The soundtrack of this undying family picture, which is enjoyable from every aspect from music, singing to lyrics, cinematography and acting, was co-written by Richard Rodgers (Music) and Oscar Hammerstein II (Lyrics).
Shot in parts of Germany (Bavaria), Austria (Salzburg and Mondsee), Los Angeles and California one cannot but delve into the scenic nature that was beautifully captured in most of the scenes.
Along with Andrews the film features Eleanor Parker, Richard Haydn, Peggy Wood, Anna Lee, Portia Nelson, Ben Wright, Daniel Truhitte and Christopher Plummer as the stiff lipped Captain Georg Von Trapp. Of course one cannot forget the young actors, who played the roles of the Von Trapp children.
One of them, Nicholas Hammond, who played the role of Friedrich Von Trapp, grew up to play Spiderman in the not-so-bad-because-they-had-no-CGI-special-effects 1977 television series The Amazing Spiderman.
Here is a list of the young actors who played the roles of the Von Trapp Children: Charmian Carr (Liesl), Heather Menzies (Louisa), Duane Chase (Kurt), Angela Cartwright (Brigitta), Debbie Turner (Marta) and Kym Karath as Gretl, the youngest and cutest among the Von Trap children.
The events take place right before WWII, as the influence and power of Nazi Germany is casting its shadow over Austria.

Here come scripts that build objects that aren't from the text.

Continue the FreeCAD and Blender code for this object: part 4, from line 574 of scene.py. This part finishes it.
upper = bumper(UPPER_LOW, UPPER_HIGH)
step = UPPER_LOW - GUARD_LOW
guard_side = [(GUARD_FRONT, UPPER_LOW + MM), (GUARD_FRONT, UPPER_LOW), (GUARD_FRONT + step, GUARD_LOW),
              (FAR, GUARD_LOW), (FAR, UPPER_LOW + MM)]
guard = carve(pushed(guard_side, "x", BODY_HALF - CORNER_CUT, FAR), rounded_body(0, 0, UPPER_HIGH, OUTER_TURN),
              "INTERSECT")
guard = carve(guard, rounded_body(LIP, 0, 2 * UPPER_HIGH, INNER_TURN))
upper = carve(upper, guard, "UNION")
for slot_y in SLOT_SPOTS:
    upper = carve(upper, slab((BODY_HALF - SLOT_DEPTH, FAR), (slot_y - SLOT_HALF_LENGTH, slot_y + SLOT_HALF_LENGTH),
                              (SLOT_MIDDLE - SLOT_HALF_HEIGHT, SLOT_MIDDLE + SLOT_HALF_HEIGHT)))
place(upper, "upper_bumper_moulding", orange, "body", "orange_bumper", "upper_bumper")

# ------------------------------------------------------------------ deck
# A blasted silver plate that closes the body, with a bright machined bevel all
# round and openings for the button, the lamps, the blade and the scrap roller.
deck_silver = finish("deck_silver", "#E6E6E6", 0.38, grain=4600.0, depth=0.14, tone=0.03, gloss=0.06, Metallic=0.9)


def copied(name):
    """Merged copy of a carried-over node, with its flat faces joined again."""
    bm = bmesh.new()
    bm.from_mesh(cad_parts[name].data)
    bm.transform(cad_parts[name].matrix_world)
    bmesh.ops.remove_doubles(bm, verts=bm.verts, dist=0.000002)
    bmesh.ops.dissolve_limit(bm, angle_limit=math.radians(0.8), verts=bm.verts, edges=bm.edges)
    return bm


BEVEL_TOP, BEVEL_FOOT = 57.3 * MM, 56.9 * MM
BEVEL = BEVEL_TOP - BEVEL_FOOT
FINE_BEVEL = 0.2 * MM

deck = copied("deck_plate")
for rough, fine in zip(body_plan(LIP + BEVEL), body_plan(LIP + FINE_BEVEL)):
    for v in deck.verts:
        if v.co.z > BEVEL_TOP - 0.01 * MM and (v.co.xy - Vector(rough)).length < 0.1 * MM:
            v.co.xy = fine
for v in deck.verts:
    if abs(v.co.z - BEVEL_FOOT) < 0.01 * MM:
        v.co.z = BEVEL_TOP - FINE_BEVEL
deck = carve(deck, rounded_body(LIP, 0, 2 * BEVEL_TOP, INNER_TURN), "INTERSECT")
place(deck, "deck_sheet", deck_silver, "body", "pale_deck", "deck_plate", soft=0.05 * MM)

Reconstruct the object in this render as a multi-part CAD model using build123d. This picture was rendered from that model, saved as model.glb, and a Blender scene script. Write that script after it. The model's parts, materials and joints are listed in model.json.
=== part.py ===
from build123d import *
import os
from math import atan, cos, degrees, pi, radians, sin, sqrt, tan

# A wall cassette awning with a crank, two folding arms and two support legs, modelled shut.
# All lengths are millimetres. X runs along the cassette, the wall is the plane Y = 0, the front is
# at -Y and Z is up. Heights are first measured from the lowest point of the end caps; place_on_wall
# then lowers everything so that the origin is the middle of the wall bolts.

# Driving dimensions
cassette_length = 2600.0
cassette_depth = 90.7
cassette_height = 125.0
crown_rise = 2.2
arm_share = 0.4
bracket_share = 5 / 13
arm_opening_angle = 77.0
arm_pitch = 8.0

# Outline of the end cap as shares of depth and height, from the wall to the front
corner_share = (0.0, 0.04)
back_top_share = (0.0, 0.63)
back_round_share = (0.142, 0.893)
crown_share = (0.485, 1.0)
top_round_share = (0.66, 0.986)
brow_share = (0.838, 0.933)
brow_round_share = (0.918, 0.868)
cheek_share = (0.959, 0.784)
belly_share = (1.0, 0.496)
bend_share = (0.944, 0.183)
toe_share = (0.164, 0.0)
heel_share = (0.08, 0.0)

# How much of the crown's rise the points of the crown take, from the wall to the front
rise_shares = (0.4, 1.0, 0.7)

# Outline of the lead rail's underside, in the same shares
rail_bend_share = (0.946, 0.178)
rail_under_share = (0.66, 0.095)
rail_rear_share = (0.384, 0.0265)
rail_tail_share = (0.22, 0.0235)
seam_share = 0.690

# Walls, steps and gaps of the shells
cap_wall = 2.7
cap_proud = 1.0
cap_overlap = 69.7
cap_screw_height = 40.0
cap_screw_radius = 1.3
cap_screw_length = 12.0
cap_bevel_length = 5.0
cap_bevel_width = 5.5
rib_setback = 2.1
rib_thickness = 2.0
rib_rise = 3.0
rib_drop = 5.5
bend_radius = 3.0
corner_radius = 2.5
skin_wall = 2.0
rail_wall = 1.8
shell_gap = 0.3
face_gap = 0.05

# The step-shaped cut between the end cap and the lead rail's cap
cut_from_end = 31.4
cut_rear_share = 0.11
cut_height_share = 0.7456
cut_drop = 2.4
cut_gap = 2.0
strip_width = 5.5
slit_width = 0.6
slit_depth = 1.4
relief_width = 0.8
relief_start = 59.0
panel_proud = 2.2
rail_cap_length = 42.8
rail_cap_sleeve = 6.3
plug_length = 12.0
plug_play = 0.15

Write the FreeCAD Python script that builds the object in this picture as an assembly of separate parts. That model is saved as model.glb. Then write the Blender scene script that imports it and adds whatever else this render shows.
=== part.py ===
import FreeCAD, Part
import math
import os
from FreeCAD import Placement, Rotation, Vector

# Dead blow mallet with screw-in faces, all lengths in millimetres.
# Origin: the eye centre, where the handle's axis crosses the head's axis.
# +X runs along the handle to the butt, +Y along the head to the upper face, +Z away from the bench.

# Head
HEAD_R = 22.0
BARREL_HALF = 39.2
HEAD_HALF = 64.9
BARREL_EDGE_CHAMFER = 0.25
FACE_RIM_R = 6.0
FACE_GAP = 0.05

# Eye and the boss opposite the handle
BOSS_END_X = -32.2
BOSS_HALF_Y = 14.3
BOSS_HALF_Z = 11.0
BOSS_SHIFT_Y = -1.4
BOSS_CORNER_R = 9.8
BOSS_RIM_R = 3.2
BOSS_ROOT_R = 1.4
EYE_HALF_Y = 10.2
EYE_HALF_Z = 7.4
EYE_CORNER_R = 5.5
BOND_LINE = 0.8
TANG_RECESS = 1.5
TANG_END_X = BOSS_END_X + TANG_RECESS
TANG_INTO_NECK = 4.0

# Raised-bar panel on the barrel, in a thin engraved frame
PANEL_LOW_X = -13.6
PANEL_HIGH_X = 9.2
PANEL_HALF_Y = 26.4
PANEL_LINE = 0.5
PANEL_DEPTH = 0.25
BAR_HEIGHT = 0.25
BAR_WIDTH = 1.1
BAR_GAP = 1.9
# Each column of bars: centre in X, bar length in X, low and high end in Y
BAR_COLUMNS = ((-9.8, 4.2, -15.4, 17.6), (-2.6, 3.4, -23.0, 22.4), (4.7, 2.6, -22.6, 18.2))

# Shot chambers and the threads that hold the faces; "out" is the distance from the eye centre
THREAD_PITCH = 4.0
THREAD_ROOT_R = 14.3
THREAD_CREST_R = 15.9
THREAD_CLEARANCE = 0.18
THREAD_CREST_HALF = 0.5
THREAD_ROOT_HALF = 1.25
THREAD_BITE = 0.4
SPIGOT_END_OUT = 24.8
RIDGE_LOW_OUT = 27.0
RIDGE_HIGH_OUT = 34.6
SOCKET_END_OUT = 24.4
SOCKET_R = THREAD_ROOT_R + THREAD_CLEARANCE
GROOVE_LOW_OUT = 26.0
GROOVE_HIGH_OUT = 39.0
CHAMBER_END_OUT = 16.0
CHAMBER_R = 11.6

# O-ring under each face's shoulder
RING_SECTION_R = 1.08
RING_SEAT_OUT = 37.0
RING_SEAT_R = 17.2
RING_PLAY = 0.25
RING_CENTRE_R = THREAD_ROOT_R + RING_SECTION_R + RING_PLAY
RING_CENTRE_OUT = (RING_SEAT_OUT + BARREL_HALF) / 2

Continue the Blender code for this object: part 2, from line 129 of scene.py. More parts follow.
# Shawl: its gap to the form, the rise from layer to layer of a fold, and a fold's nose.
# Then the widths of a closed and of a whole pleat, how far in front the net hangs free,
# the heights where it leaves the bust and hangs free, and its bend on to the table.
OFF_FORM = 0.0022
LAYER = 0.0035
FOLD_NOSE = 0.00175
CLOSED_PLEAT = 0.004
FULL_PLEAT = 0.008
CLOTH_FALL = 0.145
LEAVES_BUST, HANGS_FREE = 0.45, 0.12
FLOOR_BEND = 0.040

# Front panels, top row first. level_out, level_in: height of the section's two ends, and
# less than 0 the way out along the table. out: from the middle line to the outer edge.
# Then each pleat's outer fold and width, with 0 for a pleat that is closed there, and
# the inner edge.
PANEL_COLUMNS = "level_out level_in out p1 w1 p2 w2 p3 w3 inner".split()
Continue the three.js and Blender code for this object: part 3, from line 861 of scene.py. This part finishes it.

It is about Maria (Andrews), who fails to become a nun thanks to her over zealous love for nature, instead of fastening and praying all the time. Upon the advice of the mother abbess (Peggy Wood) she becomes the governess of Captain Von Trapp’s horrible children.
The film’s opening sequence, where Maria can be seen standing on a hilltop singing the title song The Sound of Music is one of the best scenes. “The hills are alive with the sound of music” has become a catch phrase. Andrews, who in reality was an accomplished vocalist, sung most of her songs. This was one of the reasons that made the producers choose her for the part in the first place.
Andrews’s first debut in show business was at the age of 19 in Broadway, in 1954. However, her breakthrough was when she took the lead role in Mary Poppins for which she won an Oscar.
One of the greatest moments in this film is the puppet scene in which The Lonely Goatherd is staged and sung by Maria and the children. The whole scene is amusing and fun to watch, especially when the colorful puppets begin to dance and sing around.
As in every musical there has to be a love story. On the one hand we have the growing affection between Maria and George, which later on develops to true love despite the obstacles laid cunningly by the baroness Elsa (Parker).
On the other hand we have the young and innocent love that combines Liesl, the eldest daughter and Rolf (Daniel Truhitte), which appears during one of the most intimate and romantic scenes of the film: The garden gazebo scene where they sing and dance to the music of “Sixteen Going on Seventeen.”
That’s not all; the film is loaded with songs that have become part of our daily lives; call me a fool for romance, but I always hum Do, Re, Mi, Edelweiss, I Have Confidence, Maria, and my favorite from among other things is So Long Farewell.